Today is the feast of "The Chair of St. Peter", by which is meant Peter's authority to form a church. I have felt for some time that this was a questionable move on Jesus' part. Why entrust, indeed allow, these followers to form this unmanageable, and in many cases unchristian structure? To preserve his teachings? The Buddha, who lived 500 years before Jesus, forbade his followers to choose a leader.("You have my teachings to enlighten you...") Indeed, the Buddha's teachings were not even written down for a hundred years after the Buddha's death, and they seem to be always attracting new followers.

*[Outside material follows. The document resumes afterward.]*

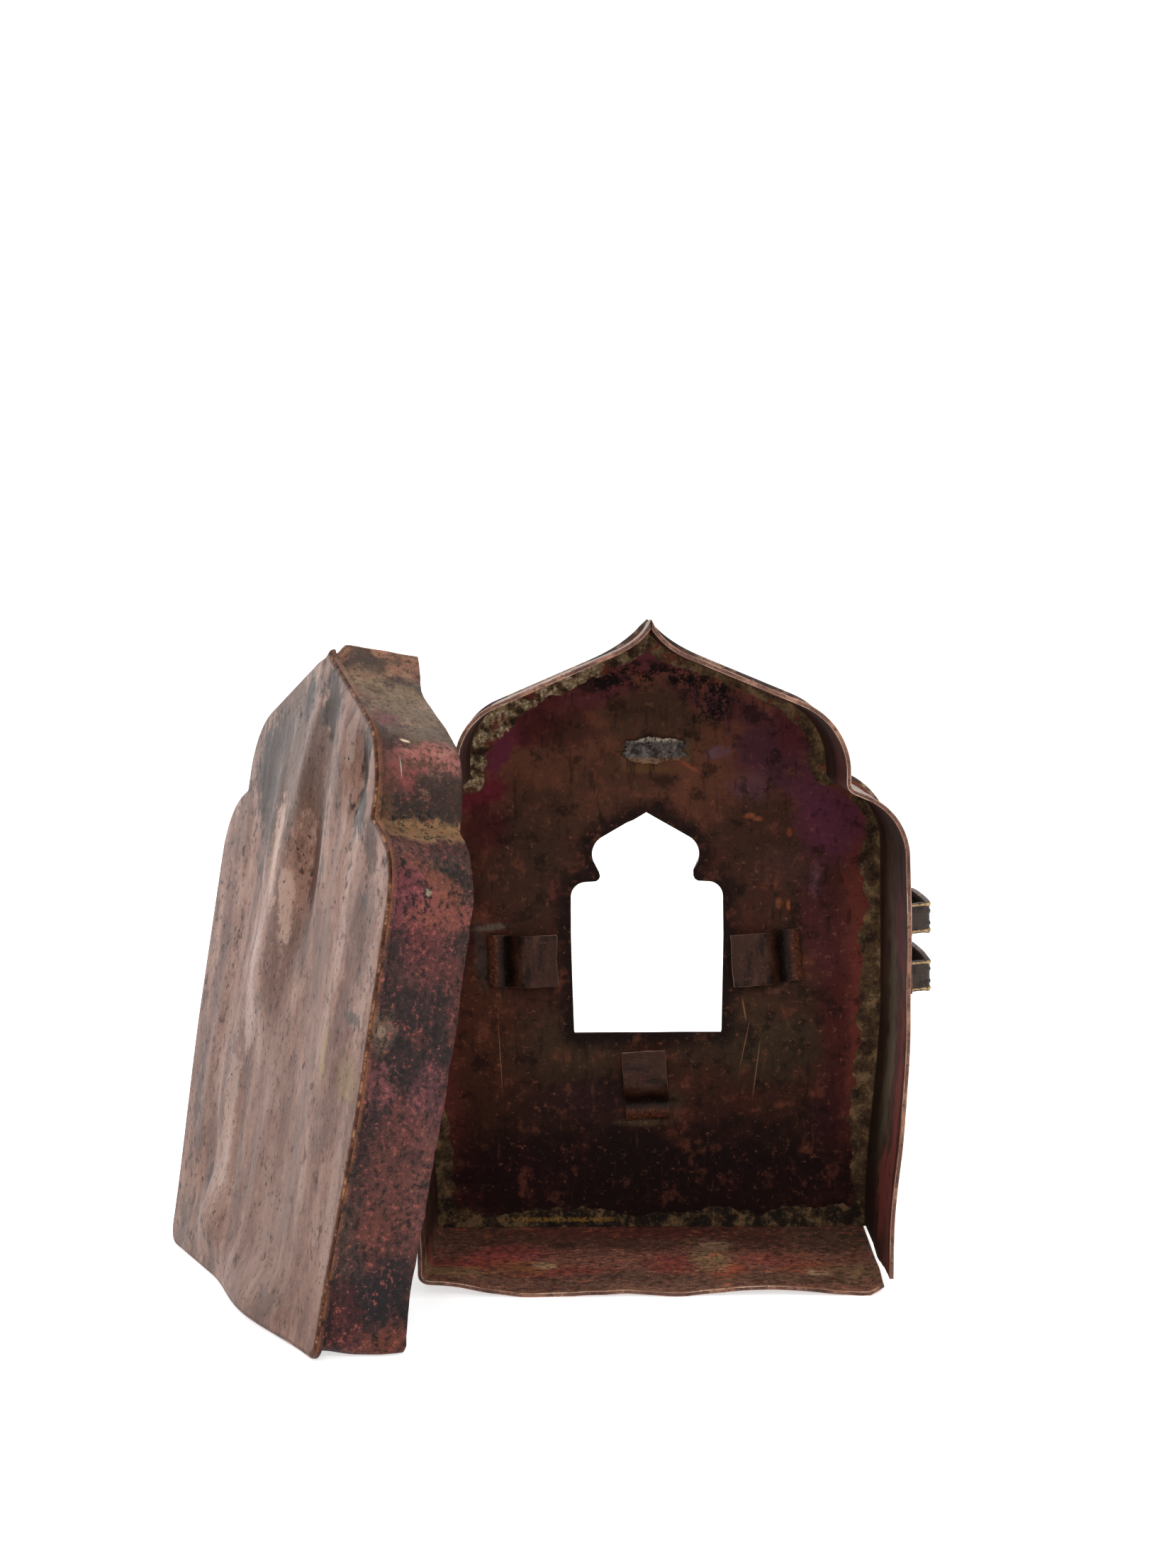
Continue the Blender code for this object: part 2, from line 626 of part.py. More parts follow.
def ground_height(x, y):
    """Height in the cover's own frame at which it meets the ground."""
    row = COVER_TURNING[2]
    return (-cover_origin()[2] - row[0] * x - row[1] * y) / row[2] + COVER_BASE_CLEARANCE


def cover_loop(inward, y):
    """The cover's closed outline at a depth y, starting and ending at the tip, with rounded base corners."""
    right, left = (grown(arch, -inward, tip_by=-inward) for arch in (COVER_RIGHT, COVER_LEFT))
    corner = (COVER_CORNER_RADIUS - inward) * (1.0 - 0.6 * smooth(LAP_END, COVER_DEPTH, y))
    lap_rise = (COVER_LIFT + SHEET / 2) * (1.0 - smooth(LAP_END, LAP_END + COVER_SETTLE_RUN, y))
    low_right = ground_height(right.base, y) + inward + lap_rise
    low_left = ground_height(-left.base, y) + inward + lap_rise
    up_right = half_outline(right, start_height=low_right + corner)
    up_left = mirrored(half_outline(left, start_height=low_left + corner))
    turn_right = arc(right.base - corner, low_right + corner, corner, 0.0, -math.pi / 2, 3)[1:]
    turn_left = arc(-left.base + corner, low_left + corner, corner, 1.5 * math.pi, math.pi, 3)[:-1]
    start, stop = turn_right[-1], turn_left[0]
    base = [(blend(start[0], stop[0], i / 10), blend(start[1], stop[1], i / 10)) for i in range(1, 10)]
    return up_right[::-1] + turn_right + base + turn_left + up_left


def dent_depth(x, z):
    """How far the cover's face is pushed out at a point, from the dents that reach it."""
    push = 0.0
    for centre_x, centre_z, half_width, half_length, turn, depth in DENTS:
        a = math.radians(turn)
        dx, dz = x - centre_x, z - centre_z
        across = (dx * math.cos(a) - dz * math.sin(a)) / half_width
        up = (dx * math.sin(a) + dz * math.cos(a)) / half_length
        push += depth * math.exp(-(across * across + up * up))
    return push


def cover_plate(where, finish):
    """The cover's face: a dented sheet with its edge turned round all the way and lapped over the rim."""
    radius = COVER_EDGE_RADIUS
    middle = SHEET / 2
    # rings from the lip to the flat face: (inward from the outline, depth from the face)
    rings = [(0.0, radius + COVER_LIP)]
    for a in (0.0, math.pi / 6, math.pi / 3, math.pi / 2):
        rings.append((radius * (1.0 - math.cos(a)), middle + radius * (1.0 - math.sin(a))))
    loops = [cover_loop(inward - COVER_LIFT, y) for inward, y in rings]
    flat_steps = 6
    count = len(loops[0])
    edge = loops[-1]
    spine = []
    for i in range(count):
        z = (edge[i][1] + edge[count - 1 - i][1]) / 2
        spine.append((0.0, min(max(z, 0.22 * COVER_HEIGHT), 0.86 * COVER_HEIGHT)))

    def base_push(x, z):
        across = 1.0 - smooth(0.0, BASE_BULGE_RUN, abs(x - BASE_BULGE_CENTRE))
        return BASE_BULGE * across * (1.0 - smooth(0.3 * BASE_BULGE_HEIGHT, BASE_BULGE_HEIGHT, z))

    def place(u, v):
        i = round(u * (count - 1))
        row = round(v * (len(rings) - 1 + flat_steps))
        if row < len(rings):
            x, z = loops[row][i]
            return turned(x, rings[row][1] - base_push(x, z), z)
        share = (row - len(rings) + 1) / flat_steps
        x, z = blend(edge[i][0], spine[i][0], share), blend(edge[i][1], spine[i][1], share)
        push = dent_depth(x, z) * smooth(0.0, 0.35, share) + base_push(x, z)
        return turned(x, middle - push, z)

    return bent_sheet("cover_plate", count - 1, len(rings) - 1 + flat_steps, place, SHEET, where, finish)


COVER_LIFT = SHEET / 2 + 0.2 * MM
COVER_ORIGIN = cover_origin()


def turned(x, y, z):
    """A point of the cover's own frame, where it stands."""
    return COVER_TURNING @ Vector((x, y, z)) + COVER_ORIGIN


def cover_rim(where, finish):
    """One strip bent round the whole outline, with its two ends meeting at the tip."""
    inward = SHEET / 2 + JOINT_GAP
    clear_y = LAP_END + JOINT_GAP
    rise_y = clear_y + COVER_TIP_RISE_RUN
    depths = [COVER_EDGE_RADIUS + JOINT_GAP, clear_y] + [blend(rise_y, COVER_DEPTH, step / 3) for step in range(4)]
    rows = len(depths) - 1
    loops = [cover_loop(inward, y) for y in depths]
    count = len(loops[0])

    def place(u, v):
        row = round(v * rows)
        i = round(u * (count - 1))
        x, z = loops[row][i]
        near_tip = 1.0 - smooth(0.0, COVER_TIP_RUN, abs(x)) if z > COVER_HEIGHT / 2 else 0.0
        share = max(0.0, depths[row] - clear_y) / (COVER_DEPTH - clear_y)
        y = depths[row] + (COVER_TIP_DEPTH - COVER_DEPTH) * near_tip * share
        z += COVER_TIP_BULGE * near_tip * smooth(clear_y, rise_y, depths[row])
        if x > 0.0:
            x += COVER_SPLAY * share * (1.0 - smooth(0.0, COVER_SPLAY_HEIGHT, z)) * smooth(0.0, BASE_HALF_WIDTH, x)
        if i in (0, count - 1):
            x += JOINT_GAP * (1.0 if i == 0 else -1.0)
            z -= JOINT_GAP * math.tan(COVER_TIP_SLOPE)
        return turned(x, y, z)

    return bent_sheet("cover_rim", count - 1, rows, place, SHEET, where, finish)


def main():
    for existing in list(bpy.data.objects):
        bpy.data.objects.remove(existing)
    part = collection("gau_box")
    cutters = collection("cutters")
    shell_copper = principled("shell_copper", (0.13, 0.07, 0.055), 0.5, 0.8)
    plate_copper = principled("plate_copper", (0.12, 0.055, 0.045), 0.55, 0.7)
    clip_copper = principled("clip_copper", (0.14, 0.09, 0.07), 0.5, 0.7)
    solder = principled("solder", (0.32, 0.32, 0.31), 0.6, 0.6)
    loop_copper = principled("loop_copper", (0.08, 0.06, 0.05), 0.45, 0.8)
    face_copper = principled("cover_face_copper", (0.36, 0.26, 0.24), 0.35, 0.9)
    rim_copper = principled("cover_rim_copper", (0.25, 0.13, 0.12), 0.5, 0.8)

    front_plate(part, cutters, plate_copper)
    left = wall_left(part, shell_copper)
    right = wall_right(part, shell_copper)
    seam = JOINT_GAP / 2
    reach = 2.5 * TIP_HALF_WIDTH
    low, high = BOX_HEIGHT - 1.5 * reach, BOX_HEIGHT + reach
    far_y = BOX_DEPTH
    boolean(left, cutter_box("right_half", (-seam, -far_y, low), (reach, far_y, high), cutters), "DIFFERENCE")
    boolean(right, cutter_box("left_half", (-reach, -far_y, low), (seam, far_y, high), cutters), "DIFFERENCE")
    clips(part, clip_copper)
    solder_patch(part, solder)
    strap_loops(part, loop_copper)
    cover_plate(part, face_copper)
    cover_rim(part, rim_copper)


main()
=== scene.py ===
# %% [markdown]
# # A gau box, open, with its back cover standing beside it
# The real thing is a travelling shrine of thin copper sheet, soldered together by hand and carried for
# years. This lesson dresses its solid model: every sheet is cut, bent, dented and coloured again in finer
# mesh, with the same sizes, and takes the place of the plain solid.

# %% Load the solid model
import math
from dataclasses import dataclass, replace

import bpy
import numpy as np
from mathutils import Euler, Matrix, Vector, noise


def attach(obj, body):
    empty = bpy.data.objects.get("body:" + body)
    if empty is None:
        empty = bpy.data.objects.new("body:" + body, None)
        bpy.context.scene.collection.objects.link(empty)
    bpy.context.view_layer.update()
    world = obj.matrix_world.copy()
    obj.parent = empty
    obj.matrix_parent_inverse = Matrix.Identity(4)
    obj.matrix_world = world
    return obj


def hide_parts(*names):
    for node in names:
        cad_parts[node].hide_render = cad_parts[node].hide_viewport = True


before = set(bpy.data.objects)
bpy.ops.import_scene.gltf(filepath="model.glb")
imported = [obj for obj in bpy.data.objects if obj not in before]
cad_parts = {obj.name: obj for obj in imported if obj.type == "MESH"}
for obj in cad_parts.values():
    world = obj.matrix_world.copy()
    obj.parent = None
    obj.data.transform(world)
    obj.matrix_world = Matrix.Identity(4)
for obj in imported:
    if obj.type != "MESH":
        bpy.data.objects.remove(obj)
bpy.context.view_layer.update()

bpy.ops.object.select_all(action="DESELECT")

# %% [markdown]
# ## Sizes
# All sizes are in millimetres, as a coppersmith would note them, and MM turns them into Blender's metres.
# Depths run back along Y: the shell's open edge is at NEAR and its windowed plate between PLATE_IN and
# PLATE_OUT. The ground is at zero.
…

But the Judaic tradition from which Christianity grew is a legal-minded culture. It is a hierarchy with a law for everything and anything. Indeed the main image of God in the first five books of the bible is one of law-giver, covenant-maker, and contract-enforcer. It would seem that the preachings of Jesus were against exactly that kind of institution which lends itself so easily to corruption, usury, hippocracy and misconduct. Why start up a "sequel" to all that? After all, Jesus says, "I am the way, I am the truth..." not "my church is the way, the truth.."
Not pretending to know Jesus' mind at the time----- maybe he just got carried away with the moment, Or maybe it wasn't enough to show he could survive a horrible death by crucifixion. He could also survive the interpretation and manipulation of his words by those who say they adore him.
And what about Peter (a.k.a. "Rock")? How must he have felt when it dawned on him that he could no longer be just a follower, but now a leader? The "Acts of the Apostles" chronicles the troubles, trials and missteps these church-builders went through. With each step getting farther away from the all-inclusive, all-loving teaching of Christ, and back to legislating, defining, punishing, and excluding.
I have known several people who have gone from being a follower to assuming a leadership position, in the business world, in academia, and in churches. (We peons call it "going over to the dark side.") It is not easy. But how quickly Peter's sucessors forgot what he wrote, quoted at today's mass:
"Do not lord it over those in your charge, but be examples to your flock."
As we can see in the painting by Ford Maddox Ford, the "chair" of Peter is not a throne but a seat at the table of sacrifice, learning how to wash the feet of the "lowly."